No entanto, uma possível responsabilização penal dos envolvidos é uma situação complexa, segundo Cavali. “Para fins de punição, depende de tipicidade, ou seja, que a ação preencha todos os elementos da norma que permite punir. No âmbito administrativo haverá discussão se foi uma condução artificial. No âmbito criminal temos regra que pressupõe que só é possível essa imputação se a infração administrativa não for suficiente”.

Fundamentos econômicos

Segundo os especialistas, um dos principais pontos para conseguir enquadrar movimentações semelhantes às da Gamestop como manipulação envolve uma análise dos chamados fundamentos econômicos do mercado de capitais.

“Qual é o problema da manipulação por operações? Aqui, é preciso pensar qual função do mercado de capitais: trazer dinheiro dos projetos menos eficientes da economia para os mais eficientes. Ele tem um papel no desenvolvimento econômico das sociedades”, avaliou Cavali.

Para Costa, os fundamentos econômicos são os que mais precisam ser observados em uma análise de casos semelhantes. “O mercado de capitais não nasceu para ser um cassino. Há uma expectativa de ganhos rápidos, uma certa adrenalina, mas o mercado cumpre algumas funções econômicas importantes”.

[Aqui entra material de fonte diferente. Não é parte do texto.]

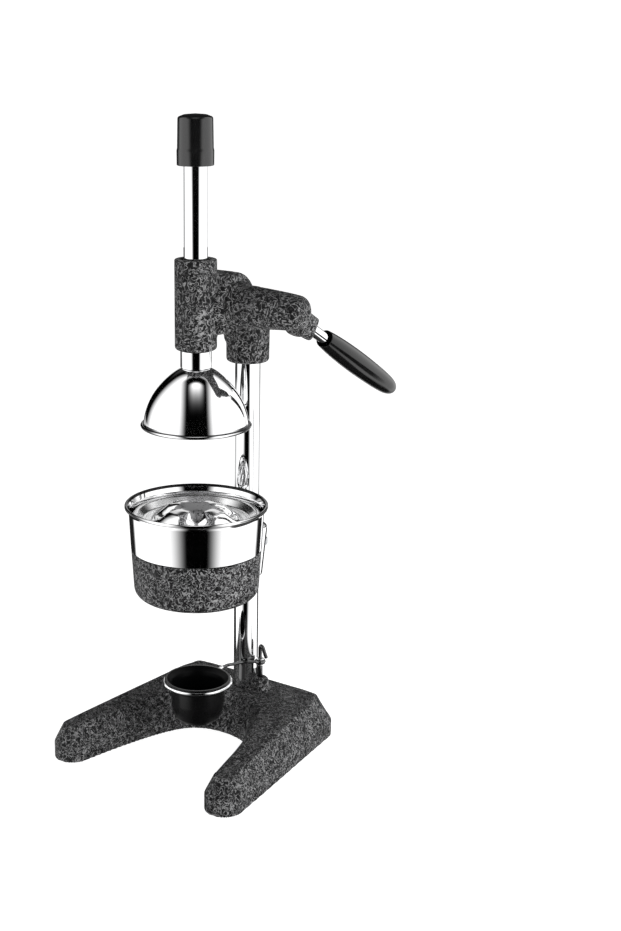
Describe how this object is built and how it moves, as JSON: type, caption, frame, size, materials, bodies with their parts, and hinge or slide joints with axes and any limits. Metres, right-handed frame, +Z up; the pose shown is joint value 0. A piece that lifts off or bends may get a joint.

Copola pontuou que para caracterizar uma manipulação é necessário olhar para a conduta e averiguar se ela, manifestamente, teve a intenção de mexer no preço, sem que, por trás, haja um fundamento econômico.

“Acho que estamos hoje em um momento de disrupção. Vemos isso numa série de movimentos, não só no da GameStop. A imbricação do mercado com outros fenômenos, como as mídias sociais, está transformando o ambiente e os fundamentos”, disse.

“Mas neste caso, qual o fundamento? Se foi simplesmente mover o preço, acho que a gente poderia estar potencialmente olhando para um ilícito de mercado. De difícil apuração? Talvez nem tanto, porque os órgãos de controle têm acesso a esses blogs, mas é muito difícil você chegar até as pessoas que iniciaram”, completou.